String Quartet No.4
Rumanian Folk Dances
Hungarian folk-songs and dances
Takács Quartet [Edward Dusinberre & Károly Schranz (violins), Geraldine Walther (viola) & András Fejér (cello)
Reviewed by: Rob Witts
Reviewed: 14 January, 2006
Venue: Queen Elizabeth Hall, London
In the years that followed, until the First World War redrew the political map, Bartók toured the countryside of what is now Romania, Slovakia and the Balkan states, recording for posterity genuine folk music in all its strange beauty. You can still hear the voices that sang for the young composer and his strange machine. The wax-cylinder technology was rudimentary, but the angular melodies carry through the hiss and crackle.
The audience in the Queen Elizabeth Hall listened in silence as a thin voice drifted across the years, its song then taken up by the musicians on the platform. It was a wonderful piece of musical theatre that instantly connected the concert to a living tradition.

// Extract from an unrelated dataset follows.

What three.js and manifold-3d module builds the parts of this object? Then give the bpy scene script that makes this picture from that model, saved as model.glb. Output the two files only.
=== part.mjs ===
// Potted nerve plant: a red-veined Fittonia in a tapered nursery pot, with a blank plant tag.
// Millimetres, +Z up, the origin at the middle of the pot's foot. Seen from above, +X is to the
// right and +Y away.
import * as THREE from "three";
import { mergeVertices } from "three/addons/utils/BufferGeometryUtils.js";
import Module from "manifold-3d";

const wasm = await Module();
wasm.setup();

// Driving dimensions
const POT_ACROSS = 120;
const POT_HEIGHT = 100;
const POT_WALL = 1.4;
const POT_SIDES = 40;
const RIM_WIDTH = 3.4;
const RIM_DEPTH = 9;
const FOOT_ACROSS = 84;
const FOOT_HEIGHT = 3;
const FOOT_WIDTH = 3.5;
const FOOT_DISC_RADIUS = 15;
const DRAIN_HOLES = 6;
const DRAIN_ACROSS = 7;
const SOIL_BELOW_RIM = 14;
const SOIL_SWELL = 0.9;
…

The Takács Quartet first collaborated with the Hungarian folk group Muzsikás at the Aspen Music Festival in 2001, at the suggestion of musicologist Joseph Horowitz. He wondered whether the folk influences in Bartók’s music – even in such abstract masterpieces as the Fourth String Quartet – could be made plain by presenting it alongside its models. The experiment was a success, and led to an American tour; by the time it reached London, this project was a brilliantly realised evening of musical reinvention that altered one’s view of Bartók without diminishing either his music or the folk traditions that nourished it.
Much of this was down to the performers. If there is a better string quartet than the Takács to hear in Bartók, I would love to know. The musicians’ commitment in the Fourth Quartet was total, with a sense of risk-taking in the unbridled contrasts between furious rhythm and sublime stillness.The members of Muzsikás were also virtuosi in their tradition, ripping through fiendishly complicated dance metres with astounding ease.

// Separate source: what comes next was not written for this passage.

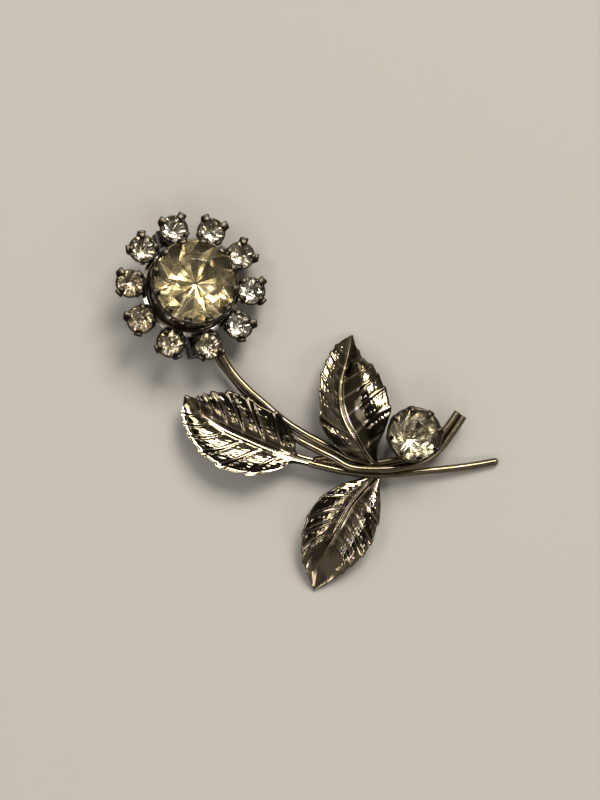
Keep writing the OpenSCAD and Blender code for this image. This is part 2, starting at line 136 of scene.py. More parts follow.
# The margin and the tip, which is flatter and plainer than the rest
TOOTH_RISE, FIRST_TOOTH_RISE = (0.1, 0.75, 1.0, -0.4), (0.0, 0.0, 0.2, 0.0)
SMALL_TOOTH, SMALL_TEETH_FROM, SMALL_TEETH_TO, LAST_TOOTH = 0.25, 0.12, 0.80, 0.95
TOOTH_EASE, TOOTH_ROOT, TOOTH_POWER, TOOTHED_W = 0.1, 0.80, 1.3, 0.5
TIP_EASE, TIP_PLAINNESS, VALLEY_ROUNDING, RIB_EASE = 0.22, 0.75, 0.45, 0.25
TIP_LIP_FROM, TIP_LIP_TO, TIP_LIP_ROOT = 0.70, 0.91, 0.40


def spline_rows(rows, s):
    """A smooth curve through a table's rows, at the places s."""
    table = np.array(rows, float)
    last = len(table) - 1
    i = np.clip(np.floor(s).astype(int), 0, last - 1)
    t = (s - i)[..., None]
    a, b = table[np.maximum(i - 1, 0)], table[i]
    c, d = table[i + 1], table[np.minimum(i + 2, last)]
    return (2 * b + (c - a) * t + (2 * a - 5 * b + 4 * c - d) * t**2
            + (3 * b - a - 3 * c + d) * t**3) / 2


def ease(value, start, length):
    """0 up to start, 1 from start + length on, and a straight rise between."""
    return np.clip((value - start) / length, 0, 1)


def tooth_profile(v):
    """How far the margin stands out along the leaf: each side vein ends in a tooth."""
    places, heights = [0, VEIN_FIRST - VEIN_PITCH / 2], [0, 0]
    for k in range(VEIN_COUNT):
        vein = VEIN_FIRST + k * VEIN_PITCH
        places += [vein - VEIN_PITCH / 2, vein - VEIN_FOOT, vein, vein + VEIN_FOOT]
        heights += TOOTH_RISE if k else FIRST_TOOTH_RISE
    small = np.abs(np.sin(2 * np.pi * (v - VEIN_FIRST) / VEIN_PITCH))
    small *= ease(v, SMALL_TEETH_FROM, TOOTH_EASE) * (1 - ease(v, SMALL_TEETH_TO, TOOTH_EASE))
    return np.interp(v, places + [LAST_TOOTH, 1], heights + [0, 0]) + SMALL_TOOTH * small


def side_veins(phase, a):
    """Height of the veins and their grooves, and the distance from a vein in vein feet."""
    near = np.clip(np.round(phase), 0, VEIN_COUNT - 1)
    off = (phase - near) * VEIN_PITCH / VEIN_FOOT
    vein = VEIN_HEIGHT * np.exp(-(off / VEIN_WIDTH) ** 2) * (1 - VEIN_THINNING * a)
    vein -= GROOVE_DEPTH * np.exp(-((off + GROOVE_PLACE) / GROOVE_WIDTH) ** 2)
    return vein, off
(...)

But what lifted the concert out of the ordinary was the juxtaposition of the two, and the audible mutual respect of the musicians for one another. It is one thing to read that the sound of Bartók’s pizzicato is a recreation of the gardon, a three-stringed Hungarian percussion instrument that looks like a rustic cello, but quite another to hear with your own ears how a great composer takes such and makes it his own.

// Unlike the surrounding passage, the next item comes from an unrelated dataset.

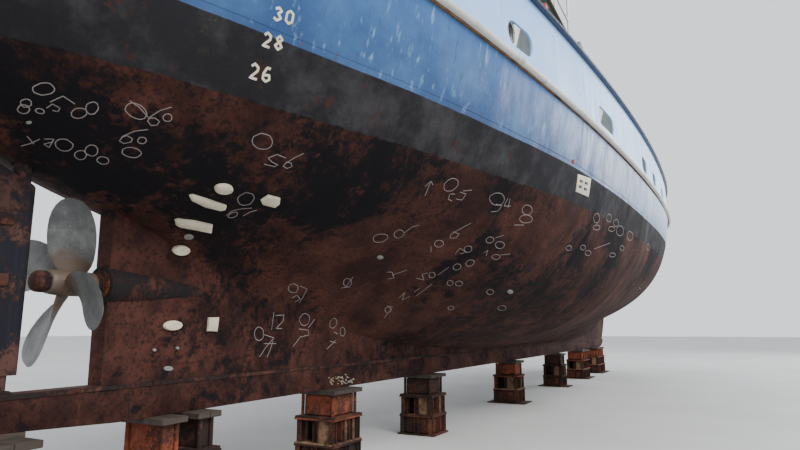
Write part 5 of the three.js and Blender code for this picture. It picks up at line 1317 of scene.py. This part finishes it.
for number, (x, length, foot) in enumerate(BLOCKS, 1):
    jitter = random.Random(39 + number)
    long, wide = length / 2, BLOCK_HALF
    body, upper, plates, tops, dark = Solids(), Solids(), Solids(), Solids(), Solids()
    # lowest tier: framed box
    low, high = FLOOR_Z + 0.022, MIDDLE_Z - 0.022
    span(body, x - long + 0.052, x + long - 0.052, -wide + 0.052, wide - 0.052, low, high)
    for u, v, across in ring_of_places(long, wide, 0.050, 0.23):
        beam(body, x + u, v, low, high, across)
    # middle tier: open uprights round a dark box, painted shade inside the tier, with cover plates in some
    # bays
    low, high = MIDDLE_Z + 0.020, UPPER_Z - 0.020
    shade_half = max(0.03, long - 0.17)
    span(dark, x - shade_half, x + shade_half, -wide + 0.17, wide - 0.17, low, high)
    for u, v, across in ring_of_places(long, wide, 0.062, 0.20):
        beam(body, x + u, v, low, high, across)
    bay = long - 0.08
    span(plates, x - long + 0.09 + bay * 0.9, x + long - 0.10, -wide + 0.058, -wide + 0.072, low, high)
    span(plates, x - long + 0.045, x - long + 0.060, -wide + 0.11, -0.03, low, high)
    span(plates, x - long + 0.10, x - long + 0.09 + bay * 0.8, wide - 0.072, wide - 0.058, low, high)
    # upper tier: primed box with round corner bars
    low, high = UPPER_Z + 0.020, TIER_TOP_Z
    span(upper, x - long + 0.085, x + long - 0.085, -wide + 0.085, wide - 0.085, low, high)
    for a in (-1, 1):
        for b in (-1, 1):
            place = (x + a * (long - 0.075), b * (wide - 0.075))
            pipe(upper, [(*place, low), (*place, high)], 0.021, 12)
    for u, v, across in ring_of_places(long, wide, 0.088, 0.34)[4:]:
        beam(upper, x + u, v, low, high, across)
    # flange plates, from the floor up
    tray(body, x, long, foot, FLOOR_Z + 0.0003, FLOOR_Z + FLANGE, jitter)
    tray(body, x, long, wide, MIDDLE_Z - FLANGE, MIDDLE_Z - 0.001, jitter)
    tray(upper if number % 2 else plates, x, long - 0.004, wide - 0.004, MIDDLE_Z, MIDDLE_Z + 0.022, jitter)
    tray(upper, x, long, wide, UPPER_Z - FLANGE, UPPER_Z - 0.001, jitter)
    tray(body, x, long - 0.004, wide - 0.004, UPPER_Z, UPPER_Z + 0.022, jitter)
    # timber cap: planks laid across the keel
    count = max(2, int(round(length / 0.20)))
    for k in range(count):
        x0, x1 = x - long + length * k / count, x - long + length * (k + 1) / count
        starboard_end, port_end = (wide - jitter.uniform(0.002, 0.020) for _ in range(2))
        span(tops, x0 + 0.002, x1 - 0.002, -starboard_end, port_end, TIMBER_LOW_Z, TIMBER_HIGH_Z)
    if number == 1:     # wedge under the rising sole piece
        wedge = (-0.43, -0.0010), (0.17, -0.0010), (0.17, 0.0352), (-0.43, 0.0648)
        tops.sweep([[ship(wedge_x, y, z) for wedge_x, z in wedge] for y in (-0.079, 0.079)])
    name = f"keel_block_{number}"
    body.object(name + "_frames", "block", replaces=name)
    upper.object(name + "_primed", "primer" if number in PRIMED_BLOCKS else "block")
    plates.object(name + "_plates", "tan")
    dark.object(name + "_core", "dark_seam_and_shade")
    tops.object(name + "_cap", "dark_timber")


# ---------------------------------------------------------------- house, windows and doors
def rounded_frame(solids, centre, right, out, half_w, half_h, band, proud, back=0.0):
    """Window frame: a flat rounded ring on an upright wall."""
    steps, corner = 8, 0.05
    a, b = half_w - corner, half_h - corner
    loops = []
    for grow, lift in ((0.0, back), (0.0, proud * 0.8), (band * 0.15, proud), (band * 0.85, proud),
                       (band, proud * 0.6), (band, back)):
        loop = []
        for cx, cy, start in ((a, b, 0), (-a, b, 90), (-a, -b, 180), (a, -b, 270)):
            for k in range(steps + 1):
                turn = math.radians(start + 90 * k / steps)
                u, v = (corner + grow) * math.cos(turn), (corner + grow) * math.sin(turn)
                loop.append(centre + right * (cx + u) + Z_AXIS * (cy + v) + out * lift)
        loops.append(loop)
    solids.hoop(loops)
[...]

The concert also gave some idea of what so excited Bartók in the musical traditions of Eastern Europe. The singer Marta Sebestyén’s richly ornamented rendition of a Moldavian ballad, accompanied by a buzzing long-flute (into which the player sings as well as blows, producing pungent resonance) was extraordinary. The finale, in which both groups joined in a barnstorming rendition of the Rumanian Folk Dances, was as pure an expression of musical pleasure as one could hope to hear.